Source data >>
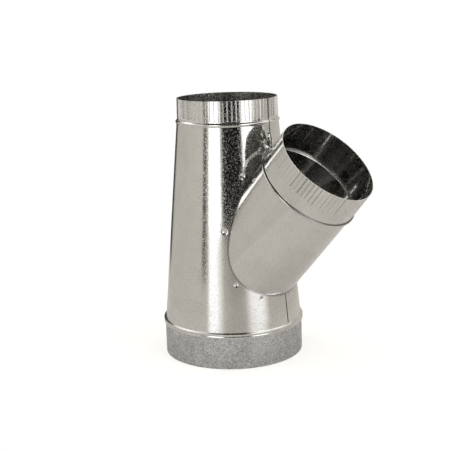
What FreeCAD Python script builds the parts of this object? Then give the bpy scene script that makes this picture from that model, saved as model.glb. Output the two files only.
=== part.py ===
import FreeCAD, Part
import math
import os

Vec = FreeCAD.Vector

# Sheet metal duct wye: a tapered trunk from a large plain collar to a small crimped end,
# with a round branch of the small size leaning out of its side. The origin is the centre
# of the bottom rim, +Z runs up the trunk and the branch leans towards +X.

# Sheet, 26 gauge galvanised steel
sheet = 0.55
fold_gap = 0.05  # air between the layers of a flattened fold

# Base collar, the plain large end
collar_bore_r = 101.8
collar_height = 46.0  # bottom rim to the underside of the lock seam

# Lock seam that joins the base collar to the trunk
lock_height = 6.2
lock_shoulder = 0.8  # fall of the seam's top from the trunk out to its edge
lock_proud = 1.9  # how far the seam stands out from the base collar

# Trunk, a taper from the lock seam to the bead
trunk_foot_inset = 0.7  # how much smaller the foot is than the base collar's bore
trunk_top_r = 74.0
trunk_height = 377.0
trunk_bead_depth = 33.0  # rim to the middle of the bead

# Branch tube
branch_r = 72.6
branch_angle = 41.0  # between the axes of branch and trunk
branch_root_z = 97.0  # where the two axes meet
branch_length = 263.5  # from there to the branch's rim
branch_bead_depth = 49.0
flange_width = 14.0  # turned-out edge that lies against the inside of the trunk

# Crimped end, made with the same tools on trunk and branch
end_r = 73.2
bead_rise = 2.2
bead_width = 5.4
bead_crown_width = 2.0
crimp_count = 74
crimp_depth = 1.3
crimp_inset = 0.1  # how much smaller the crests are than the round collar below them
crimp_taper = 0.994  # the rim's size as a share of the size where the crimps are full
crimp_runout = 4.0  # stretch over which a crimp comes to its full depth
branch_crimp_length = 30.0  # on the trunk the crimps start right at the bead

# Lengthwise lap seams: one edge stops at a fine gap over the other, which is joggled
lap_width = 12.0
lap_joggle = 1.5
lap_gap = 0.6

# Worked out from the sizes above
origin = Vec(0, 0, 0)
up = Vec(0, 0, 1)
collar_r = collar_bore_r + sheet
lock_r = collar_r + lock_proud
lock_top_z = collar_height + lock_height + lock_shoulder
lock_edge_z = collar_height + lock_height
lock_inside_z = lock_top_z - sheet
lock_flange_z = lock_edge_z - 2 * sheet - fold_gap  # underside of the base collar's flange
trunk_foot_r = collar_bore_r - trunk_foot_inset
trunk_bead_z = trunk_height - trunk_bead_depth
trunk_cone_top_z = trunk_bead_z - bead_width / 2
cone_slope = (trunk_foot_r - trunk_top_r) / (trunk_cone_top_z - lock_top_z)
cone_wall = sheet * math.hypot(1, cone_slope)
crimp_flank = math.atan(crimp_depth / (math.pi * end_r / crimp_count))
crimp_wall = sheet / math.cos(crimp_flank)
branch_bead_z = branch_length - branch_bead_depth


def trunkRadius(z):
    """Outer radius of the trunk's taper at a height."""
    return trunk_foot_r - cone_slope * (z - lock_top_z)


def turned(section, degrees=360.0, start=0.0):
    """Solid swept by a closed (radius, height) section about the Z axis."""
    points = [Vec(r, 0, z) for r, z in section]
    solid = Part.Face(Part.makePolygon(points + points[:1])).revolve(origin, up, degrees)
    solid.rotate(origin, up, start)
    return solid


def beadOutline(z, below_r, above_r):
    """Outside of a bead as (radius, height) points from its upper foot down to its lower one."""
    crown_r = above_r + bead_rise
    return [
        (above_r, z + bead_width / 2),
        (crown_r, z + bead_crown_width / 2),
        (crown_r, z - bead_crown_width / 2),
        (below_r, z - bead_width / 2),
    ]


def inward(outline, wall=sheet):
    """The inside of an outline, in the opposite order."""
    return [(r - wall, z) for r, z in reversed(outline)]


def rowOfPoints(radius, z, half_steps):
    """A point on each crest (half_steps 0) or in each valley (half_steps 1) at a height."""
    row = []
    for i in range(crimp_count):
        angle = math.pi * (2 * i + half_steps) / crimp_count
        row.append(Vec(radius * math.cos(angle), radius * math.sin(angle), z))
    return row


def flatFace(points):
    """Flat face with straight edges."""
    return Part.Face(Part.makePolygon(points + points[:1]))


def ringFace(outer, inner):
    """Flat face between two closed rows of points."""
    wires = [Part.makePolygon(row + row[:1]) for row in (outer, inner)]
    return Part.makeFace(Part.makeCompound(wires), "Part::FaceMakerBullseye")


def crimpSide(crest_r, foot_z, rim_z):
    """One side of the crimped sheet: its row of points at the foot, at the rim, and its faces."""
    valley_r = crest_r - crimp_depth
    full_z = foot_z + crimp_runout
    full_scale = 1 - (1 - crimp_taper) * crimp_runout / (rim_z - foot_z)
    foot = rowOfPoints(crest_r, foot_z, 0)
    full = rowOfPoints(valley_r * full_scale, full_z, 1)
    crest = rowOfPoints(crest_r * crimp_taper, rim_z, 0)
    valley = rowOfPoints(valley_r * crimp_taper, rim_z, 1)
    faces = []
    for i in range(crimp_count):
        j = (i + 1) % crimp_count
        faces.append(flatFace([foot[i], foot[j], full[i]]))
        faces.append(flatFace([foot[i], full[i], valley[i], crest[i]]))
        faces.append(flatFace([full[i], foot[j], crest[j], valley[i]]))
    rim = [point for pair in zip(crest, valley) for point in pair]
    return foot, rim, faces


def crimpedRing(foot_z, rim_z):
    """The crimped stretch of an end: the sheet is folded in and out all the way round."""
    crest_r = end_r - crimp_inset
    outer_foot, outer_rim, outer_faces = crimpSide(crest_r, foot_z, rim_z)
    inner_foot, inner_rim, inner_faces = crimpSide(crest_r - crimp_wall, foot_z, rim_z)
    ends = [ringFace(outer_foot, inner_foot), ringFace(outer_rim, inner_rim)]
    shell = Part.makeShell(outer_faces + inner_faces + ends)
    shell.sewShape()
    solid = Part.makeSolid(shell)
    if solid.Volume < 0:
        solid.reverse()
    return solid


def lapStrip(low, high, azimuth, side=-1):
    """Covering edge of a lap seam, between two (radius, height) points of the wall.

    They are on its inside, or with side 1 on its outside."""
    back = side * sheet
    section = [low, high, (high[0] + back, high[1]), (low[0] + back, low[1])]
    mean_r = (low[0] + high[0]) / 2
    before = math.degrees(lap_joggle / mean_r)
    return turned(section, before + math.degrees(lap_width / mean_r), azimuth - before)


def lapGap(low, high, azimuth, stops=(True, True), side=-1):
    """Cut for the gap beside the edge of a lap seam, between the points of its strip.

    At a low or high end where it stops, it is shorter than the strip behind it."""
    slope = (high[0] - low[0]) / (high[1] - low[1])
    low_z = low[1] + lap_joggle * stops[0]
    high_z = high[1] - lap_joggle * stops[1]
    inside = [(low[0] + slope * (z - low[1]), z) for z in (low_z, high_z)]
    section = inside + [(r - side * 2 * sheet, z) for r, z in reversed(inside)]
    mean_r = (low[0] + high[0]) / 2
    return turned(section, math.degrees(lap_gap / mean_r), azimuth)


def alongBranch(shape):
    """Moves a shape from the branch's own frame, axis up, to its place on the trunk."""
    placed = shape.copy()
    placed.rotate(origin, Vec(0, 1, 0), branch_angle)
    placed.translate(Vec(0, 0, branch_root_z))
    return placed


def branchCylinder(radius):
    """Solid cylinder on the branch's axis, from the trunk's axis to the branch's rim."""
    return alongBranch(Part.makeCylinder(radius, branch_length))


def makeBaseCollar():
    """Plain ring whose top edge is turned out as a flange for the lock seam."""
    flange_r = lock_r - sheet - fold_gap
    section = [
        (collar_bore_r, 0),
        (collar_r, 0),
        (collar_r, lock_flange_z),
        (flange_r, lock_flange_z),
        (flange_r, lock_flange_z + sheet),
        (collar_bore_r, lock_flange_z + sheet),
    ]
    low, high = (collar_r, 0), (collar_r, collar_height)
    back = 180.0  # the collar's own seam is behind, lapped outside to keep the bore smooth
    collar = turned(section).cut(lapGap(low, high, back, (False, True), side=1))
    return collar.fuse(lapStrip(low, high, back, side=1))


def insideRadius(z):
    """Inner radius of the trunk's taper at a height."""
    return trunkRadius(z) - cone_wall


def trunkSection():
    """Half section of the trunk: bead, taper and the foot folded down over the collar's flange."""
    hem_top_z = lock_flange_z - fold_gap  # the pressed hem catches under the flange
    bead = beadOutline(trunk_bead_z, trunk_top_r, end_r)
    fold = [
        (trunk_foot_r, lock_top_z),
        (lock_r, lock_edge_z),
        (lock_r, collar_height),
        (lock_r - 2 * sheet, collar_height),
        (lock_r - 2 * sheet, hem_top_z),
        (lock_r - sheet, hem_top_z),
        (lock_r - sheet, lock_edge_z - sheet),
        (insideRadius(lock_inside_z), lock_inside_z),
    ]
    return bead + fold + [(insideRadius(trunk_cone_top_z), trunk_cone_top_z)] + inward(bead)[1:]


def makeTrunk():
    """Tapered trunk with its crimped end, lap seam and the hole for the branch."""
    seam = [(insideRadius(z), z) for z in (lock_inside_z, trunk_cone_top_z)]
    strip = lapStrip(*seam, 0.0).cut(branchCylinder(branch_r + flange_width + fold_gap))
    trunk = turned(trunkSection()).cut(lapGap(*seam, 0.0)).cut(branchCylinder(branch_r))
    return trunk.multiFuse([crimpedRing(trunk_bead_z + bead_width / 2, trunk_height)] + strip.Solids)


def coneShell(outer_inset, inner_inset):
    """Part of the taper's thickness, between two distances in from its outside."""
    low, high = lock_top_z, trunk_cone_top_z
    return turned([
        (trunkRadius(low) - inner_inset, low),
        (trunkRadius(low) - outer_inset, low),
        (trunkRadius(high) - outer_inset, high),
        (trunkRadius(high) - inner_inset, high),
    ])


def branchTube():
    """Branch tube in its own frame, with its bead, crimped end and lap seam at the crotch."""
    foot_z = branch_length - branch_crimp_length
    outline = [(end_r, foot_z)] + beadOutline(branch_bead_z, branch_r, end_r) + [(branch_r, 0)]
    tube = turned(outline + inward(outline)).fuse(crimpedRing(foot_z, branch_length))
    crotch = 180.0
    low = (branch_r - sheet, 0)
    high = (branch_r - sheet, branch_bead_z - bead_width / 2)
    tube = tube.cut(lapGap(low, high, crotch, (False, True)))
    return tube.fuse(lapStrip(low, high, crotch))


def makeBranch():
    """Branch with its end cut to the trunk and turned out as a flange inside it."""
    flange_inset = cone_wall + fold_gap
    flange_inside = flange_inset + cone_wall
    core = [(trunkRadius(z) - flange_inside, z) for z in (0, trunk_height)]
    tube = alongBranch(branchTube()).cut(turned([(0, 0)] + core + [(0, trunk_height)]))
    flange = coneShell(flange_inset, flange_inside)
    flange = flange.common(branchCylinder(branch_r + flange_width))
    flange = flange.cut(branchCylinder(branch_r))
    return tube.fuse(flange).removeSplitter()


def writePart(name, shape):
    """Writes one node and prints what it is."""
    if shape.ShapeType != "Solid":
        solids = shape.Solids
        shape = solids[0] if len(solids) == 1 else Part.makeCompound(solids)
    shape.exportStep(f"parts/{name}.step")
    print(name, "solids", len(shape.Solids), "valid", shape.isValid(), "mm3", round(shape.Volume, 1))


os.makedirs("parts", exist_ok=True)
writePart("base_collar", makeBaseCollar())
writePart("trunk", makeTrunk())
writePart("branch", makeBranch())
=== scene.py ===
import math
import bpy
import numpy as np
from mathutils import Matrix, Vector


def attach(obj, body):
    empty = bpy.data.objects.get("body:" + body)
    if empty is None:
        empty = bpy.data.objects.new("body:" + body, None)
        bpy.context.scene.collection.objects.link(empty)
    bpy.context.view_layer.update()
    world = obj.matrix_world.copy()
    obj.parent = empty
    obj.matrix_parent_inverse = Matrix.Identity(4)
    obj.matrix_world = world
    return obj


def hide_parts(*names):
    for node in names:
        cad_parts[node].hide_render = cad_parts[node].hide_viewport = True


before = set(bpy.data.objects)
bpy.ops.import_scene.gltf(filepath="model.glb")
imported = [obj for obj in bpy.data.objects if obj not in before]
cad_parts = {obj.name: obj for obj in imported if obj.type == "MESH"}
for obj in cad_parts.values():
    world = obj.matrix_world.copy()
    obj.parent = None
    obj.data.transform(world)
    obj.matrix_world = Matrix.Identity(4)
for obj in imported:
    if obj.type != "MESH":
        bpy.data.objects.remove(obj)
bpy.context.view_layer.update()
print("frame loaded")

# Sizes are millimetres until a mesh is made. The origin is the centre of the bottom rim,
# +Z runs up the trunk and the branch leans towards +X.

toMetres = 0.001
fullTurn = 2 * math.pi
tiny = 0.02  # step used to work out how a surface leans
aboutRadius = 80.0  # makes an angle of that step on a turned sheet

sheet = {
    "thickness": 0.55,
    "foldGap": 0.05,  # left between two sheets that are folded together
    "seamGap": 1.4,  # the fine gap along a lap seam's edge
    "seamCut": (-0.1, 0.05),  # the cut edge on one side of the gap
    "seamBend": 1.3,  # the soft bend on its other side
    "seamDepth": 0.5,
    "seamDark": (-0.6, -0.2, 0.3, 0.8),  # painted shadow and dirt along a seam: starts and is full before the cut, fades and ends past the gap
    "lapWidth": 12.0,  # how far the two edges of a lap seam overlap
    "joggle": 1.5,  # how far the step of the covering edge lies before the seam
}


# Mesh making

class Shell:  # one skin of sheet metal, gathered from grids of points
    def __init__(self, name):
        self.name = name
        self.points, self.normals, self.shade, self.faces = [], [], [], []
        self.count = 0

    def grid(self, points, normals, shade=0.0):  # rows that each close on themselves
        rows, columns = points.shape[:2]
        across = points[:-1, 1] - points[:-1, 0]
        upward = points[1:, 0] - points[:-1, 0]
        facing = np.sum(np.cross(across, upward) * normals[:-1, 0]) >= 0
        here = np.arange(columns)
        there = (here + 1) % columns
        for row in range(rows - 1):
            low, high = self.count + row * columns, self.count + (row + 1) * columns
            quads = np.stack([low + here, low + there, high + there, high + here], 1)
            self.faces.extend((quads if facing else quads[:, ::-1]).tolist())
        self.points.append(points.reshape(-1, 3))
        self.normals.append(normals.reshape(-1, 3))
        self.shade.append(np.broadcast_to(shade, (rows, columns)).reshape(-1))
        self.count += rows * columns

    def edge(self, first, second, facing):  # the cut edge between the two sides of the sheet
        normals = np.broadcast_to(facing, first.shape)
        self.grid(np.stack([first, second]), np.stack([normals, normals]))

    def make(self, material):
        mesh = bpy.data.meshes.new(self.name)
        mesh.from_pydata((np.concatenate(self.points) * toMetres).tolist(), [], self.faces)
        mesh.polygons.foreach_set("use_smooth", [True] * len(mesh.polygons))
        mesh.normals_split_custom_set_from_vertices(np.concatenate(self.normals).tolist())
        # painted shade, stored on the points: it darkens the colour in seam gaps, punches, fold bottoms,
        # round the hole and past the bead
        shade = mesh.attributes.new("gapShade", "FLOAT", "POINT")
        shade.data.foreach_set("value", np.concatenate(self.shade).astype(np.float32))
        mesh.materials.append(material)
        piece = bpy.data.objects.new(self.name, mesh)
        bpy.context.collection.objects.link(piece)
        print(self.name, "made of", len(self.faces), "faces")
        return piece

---

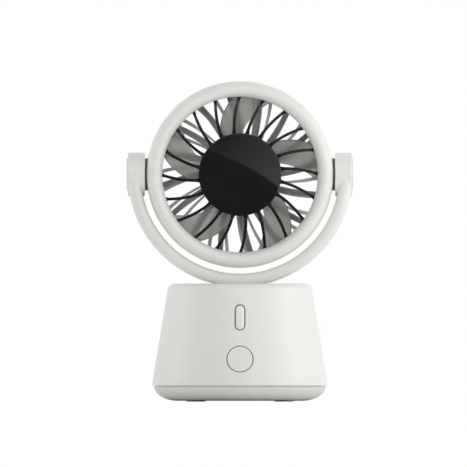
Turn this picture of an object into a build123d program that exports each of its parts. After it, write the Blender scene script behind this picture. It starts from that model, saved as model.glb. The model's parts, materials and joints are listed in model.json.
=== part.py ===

Task statement >>
Your task is to retype the entries verbatim, starting with the line that holds "shape = solids[0]" and stopping after the line that holds "obj.data.transform(world)".

The output >>
        shape = solids[0] if len(solids) == 1 else Part.makeCompound(solids)
    shape.exportStep(f"parts/{name}.step")
    print(name, "solids", len(shape.Solids), "valid", shape.isValid(), "mm3", round(shape.Volume, 1))


os.makedirs("parts", exist_ok=True)
writePart("base_collar", makeBaseCollar())
writePart("trunk", makeTrunk())
writePart("branch", makeBranch())
=== scene.py ===
import math
import bpy
import numpy as np
from mathutils import Matrix, Vector


def attach(obj, body):
    empty = bpy.data.objects.get("body:" + body)
    if empty is None:
        empty = bpy.data.objects.new("body:" + body, None)
        bpy.context.scene.collection.objects.link(empty)
    bpy.context.view_layer.update()
    world = obj.matrix_world.copy()
    obj.parent = empty
    obj.matrix_parent_inverse = Matrix.Identity(4)
    obj.matrix_world = world
    return obj


def hide_parts(*names):
    for node in names:
        cad_parts[node].hide_render = cad_parts[node].hide_viewport = True


before = set(bpy.data.objects)
bpy.ops.import_scene.gltf(filepath="model.glb")
imported = [obj for obj in bpy.data.objects if obj not in before]
cad_parts = {obj.name: obj for obj in imported if obj.type == "MESH"}
for obj in cad_parts.values():
    world = obj.matrix_world.copy()
    obj.parent = None
    obj.data.transform(world)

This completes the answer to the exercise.